**Input rows:**
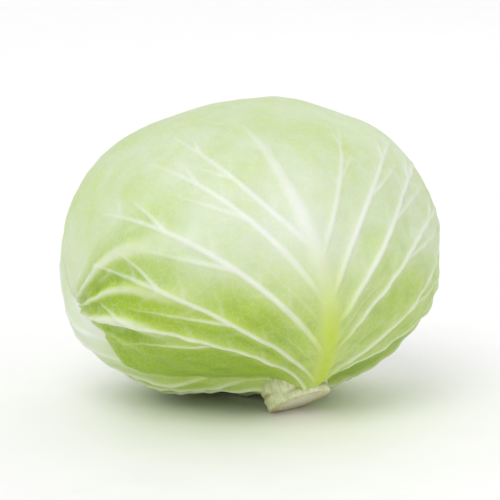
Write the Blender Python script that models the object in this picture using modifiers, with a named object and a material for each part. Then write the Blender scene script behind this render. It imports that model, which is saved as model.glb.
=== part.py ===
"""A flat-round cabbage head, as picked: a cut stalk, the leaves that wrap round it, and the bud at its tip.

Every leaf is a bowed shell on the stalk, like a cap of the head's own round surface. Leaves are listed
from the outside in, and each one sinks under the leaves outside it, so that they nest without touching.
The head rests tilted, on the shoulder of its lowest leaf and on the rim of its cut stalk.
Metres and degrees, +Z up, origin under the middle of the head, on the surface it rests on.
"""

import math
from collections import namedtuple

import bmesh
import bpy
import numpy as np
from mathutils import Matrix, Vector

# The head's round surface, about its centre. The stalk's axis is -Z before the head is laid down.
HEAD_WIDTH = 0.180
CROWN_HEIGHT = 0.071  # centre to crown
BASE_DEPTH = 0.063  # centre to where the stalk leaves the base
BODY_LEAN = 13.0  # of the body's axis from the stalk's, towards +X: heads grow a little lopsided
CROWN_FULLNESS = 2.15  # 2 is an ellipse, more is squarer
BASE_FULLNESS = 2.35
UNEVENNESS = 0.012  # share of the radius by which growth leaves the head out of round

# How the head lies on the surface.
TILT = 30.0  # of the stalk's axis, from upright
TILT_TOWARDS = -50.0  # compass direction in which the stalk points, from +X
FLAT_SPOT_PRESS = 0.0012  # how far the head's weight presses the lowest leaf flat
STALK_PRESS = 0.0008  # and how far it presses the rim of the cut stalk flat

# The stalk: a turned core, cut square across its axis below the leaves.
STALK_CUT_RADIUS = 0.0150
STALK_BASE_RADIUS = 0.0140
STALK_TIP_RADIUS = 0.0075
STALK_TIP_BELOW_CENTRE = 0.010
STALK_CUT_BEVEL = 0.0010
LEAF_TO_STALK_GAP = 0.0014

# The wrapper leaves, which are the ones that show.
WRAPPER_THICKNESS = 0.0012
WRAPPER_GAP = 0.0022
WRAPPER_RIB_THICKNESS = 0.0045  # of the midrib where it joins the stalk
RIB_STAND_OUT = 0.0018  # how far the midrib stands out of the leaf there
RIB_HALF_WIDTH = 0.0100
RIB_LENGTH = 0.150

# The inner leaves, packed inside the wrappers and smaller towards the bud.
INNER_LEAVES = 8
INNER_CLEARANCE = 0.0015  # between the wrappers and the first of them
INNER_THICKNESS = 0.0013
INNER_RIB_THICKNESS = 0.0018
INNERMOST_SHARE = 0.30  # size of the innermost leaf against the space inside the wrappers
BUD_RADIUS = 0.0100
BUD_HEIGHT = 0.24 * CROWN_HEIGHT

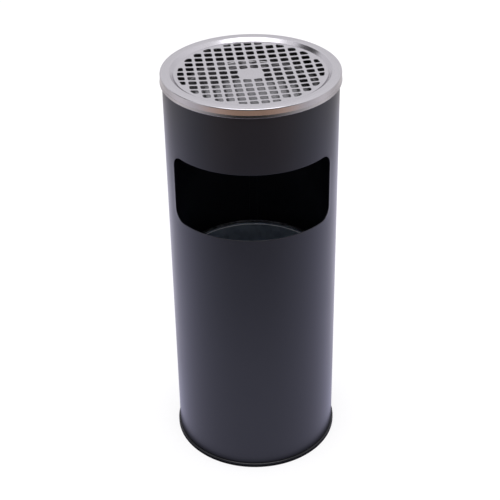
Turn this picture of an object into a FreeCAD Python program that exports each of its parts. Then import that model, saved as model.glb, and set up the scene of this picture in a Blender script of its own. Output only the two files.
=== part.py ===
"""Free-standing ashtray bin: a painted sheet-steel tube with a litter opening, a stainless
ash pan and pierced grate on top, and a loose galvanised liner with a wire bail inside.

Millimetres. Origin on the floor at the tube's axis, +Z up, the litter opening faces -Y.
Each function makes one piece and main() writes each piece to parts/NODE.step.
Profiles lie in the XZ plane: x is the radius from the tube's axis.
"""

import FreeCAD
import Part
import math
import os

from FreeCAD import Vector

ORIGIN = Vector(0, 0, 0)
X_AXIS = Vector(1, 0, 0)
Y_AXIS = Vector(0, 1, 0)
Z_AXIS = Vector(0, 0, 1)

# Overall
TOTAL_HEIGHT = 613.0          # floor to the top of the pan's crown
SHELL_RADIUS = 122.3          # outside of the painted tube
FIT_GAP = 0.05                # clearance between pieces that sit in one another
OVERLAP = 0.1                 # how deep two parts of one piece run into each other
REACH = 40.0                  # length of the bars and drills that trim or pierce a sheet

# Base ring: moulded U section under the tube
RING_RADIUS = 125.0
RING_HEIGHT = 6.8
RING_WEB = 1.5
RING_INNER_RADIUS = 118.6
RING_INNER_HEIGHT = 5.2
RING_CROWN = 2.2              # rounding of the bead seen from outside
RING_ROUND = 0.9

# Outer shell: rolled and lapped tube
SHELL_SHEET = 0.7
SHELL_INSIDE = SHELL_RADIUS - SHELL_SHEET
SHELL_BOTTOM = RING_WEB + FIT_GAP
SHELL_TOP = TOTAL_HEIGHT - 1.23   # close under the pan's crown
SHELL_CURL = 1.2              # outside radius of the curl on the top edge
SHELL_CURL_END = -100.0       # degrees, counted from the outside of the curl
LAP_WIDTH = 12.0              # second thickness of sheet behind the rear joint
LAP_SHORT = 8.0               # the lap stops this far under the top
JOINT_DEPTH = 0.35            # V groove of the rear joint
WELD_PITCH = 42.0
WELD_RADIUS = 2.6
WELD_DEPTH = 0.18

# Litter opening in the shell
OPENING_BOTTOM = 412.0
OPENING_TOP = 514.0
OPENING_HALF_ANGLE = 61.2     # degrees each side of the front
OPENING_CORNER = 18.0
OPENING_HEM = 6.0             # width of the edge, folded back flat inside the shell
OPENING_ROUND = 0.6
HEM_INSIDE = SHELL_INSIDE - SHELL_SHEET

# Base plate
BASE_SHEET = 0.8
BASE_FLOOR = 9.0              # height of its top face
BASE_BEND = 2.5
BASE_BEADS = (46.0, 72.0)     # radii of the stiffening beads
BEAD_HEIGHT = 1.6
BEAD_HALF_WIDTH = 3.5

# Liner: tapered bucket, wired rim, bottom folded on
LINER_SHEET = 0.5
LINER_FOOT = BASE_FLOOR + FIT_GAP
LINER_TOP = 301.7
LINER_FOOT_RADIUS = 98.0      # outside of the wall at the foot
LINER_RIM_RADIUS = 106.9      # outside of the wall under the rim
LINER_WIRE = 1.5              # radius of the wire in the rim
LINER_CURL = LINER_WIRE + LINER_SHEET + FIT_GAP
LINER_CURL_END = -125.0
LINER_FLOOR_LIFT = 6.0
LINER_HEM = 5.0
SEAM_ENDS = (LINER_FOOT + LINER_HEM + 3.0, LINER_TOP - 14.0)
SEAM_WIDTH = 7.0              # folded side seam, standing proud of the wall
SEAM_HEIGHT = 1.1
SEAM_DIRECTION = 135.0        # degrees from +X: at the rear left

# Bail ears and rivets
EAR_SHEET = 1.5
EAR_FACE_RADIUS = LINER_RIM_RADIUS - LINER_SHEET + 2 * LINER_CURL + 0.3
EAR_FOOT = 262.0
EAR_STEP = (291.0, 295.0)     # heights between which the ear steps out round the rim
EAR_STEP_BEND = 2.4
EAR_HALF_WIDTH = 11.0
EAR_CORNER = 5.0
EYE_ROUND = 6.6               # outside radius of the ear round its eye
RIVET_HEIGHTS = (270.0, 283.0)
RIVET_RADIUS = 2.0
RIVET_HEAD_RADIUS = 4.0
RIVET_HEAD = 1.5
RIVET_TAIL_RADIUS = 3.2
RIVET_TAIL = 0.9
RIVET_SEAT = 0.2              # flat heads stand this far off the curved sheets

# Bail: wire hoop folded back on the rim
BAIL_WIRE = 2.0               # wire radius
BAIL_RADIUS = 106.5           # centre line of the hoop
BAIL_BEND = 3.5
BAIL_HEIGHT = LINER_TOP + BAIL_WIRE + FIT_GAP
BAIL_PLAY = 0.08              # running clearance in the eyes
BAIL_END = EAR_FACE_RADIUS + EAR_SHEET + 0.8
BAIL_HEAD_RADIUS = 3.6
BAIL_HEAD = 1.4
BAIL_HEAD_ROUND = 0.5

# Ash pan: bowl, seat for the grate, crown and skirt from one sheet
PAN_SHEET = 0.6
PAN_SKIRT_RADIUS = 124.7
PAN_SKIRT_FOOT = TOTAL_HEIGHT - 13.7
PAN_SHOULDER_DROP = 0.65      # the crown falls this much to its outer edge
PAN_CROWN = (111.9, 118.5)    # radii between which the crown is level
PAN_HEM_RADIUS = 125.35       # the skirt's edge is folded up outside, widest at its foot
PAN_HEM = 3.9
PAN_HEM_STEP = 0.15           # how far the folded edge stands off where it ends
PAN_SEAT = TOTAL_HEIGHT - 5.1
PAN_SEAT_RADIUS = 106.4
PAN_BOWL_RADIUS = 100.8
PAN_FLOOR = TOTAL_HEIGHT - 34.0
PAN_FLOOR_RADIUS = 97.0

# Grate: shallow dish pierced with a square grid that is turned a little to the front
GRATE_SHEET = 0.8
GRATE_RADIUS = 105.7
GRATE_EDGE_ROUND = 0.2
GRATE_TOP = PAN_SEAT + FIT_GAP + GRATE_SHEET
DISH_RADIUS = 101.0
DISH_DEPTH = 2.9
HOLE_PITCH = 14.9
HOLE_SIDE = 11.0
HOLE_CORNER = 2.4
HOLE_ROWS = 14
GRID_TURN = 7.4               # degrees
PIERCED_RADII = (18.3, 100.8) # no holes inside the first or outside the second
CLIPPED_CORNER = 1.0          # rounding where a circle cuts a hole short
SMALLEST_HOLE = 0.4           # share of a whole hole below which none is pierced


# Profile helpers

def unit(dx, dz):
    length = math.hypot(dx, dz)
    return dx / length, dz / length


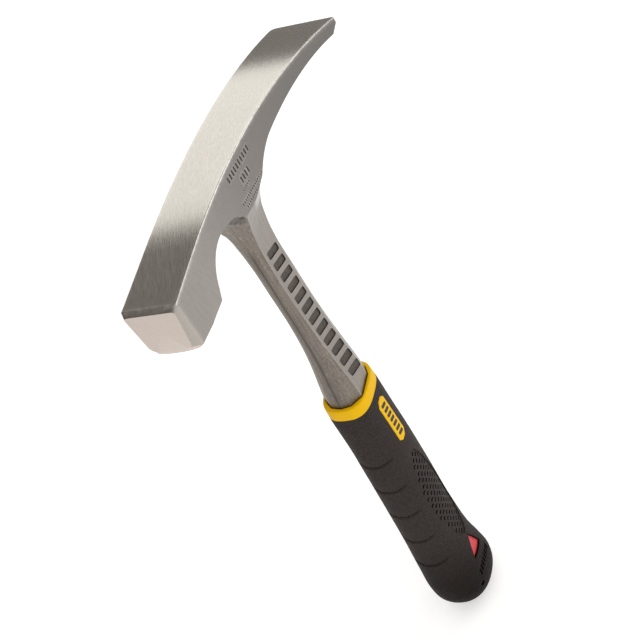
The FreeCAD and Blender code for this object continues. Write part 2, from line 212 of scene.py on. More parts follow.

**Set task:**
Emit an exact copy of the lines spanning the start of the records to the line containing "at its tip.", inclusive, and no other output.

**Answer in full:**
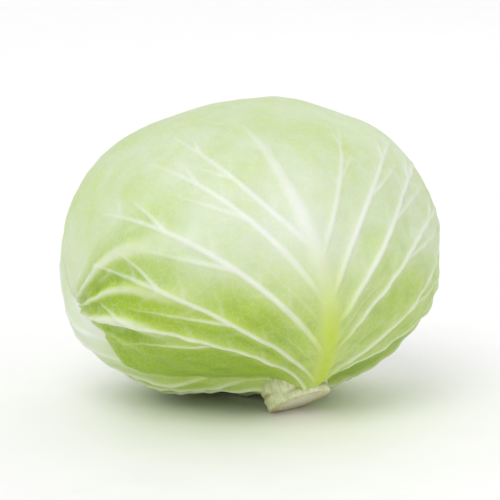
Write the Blender Python script that models the object in this picture using modifiers, with a named object and a material for each part. Then write the Blender scene script behind this render. It imports that model, which is saved as model.glb.
=== part.py ===
"""A flat-round cabbage head, as picked: a cut stalk, the leaves that wrap round it, and the bud at its tip.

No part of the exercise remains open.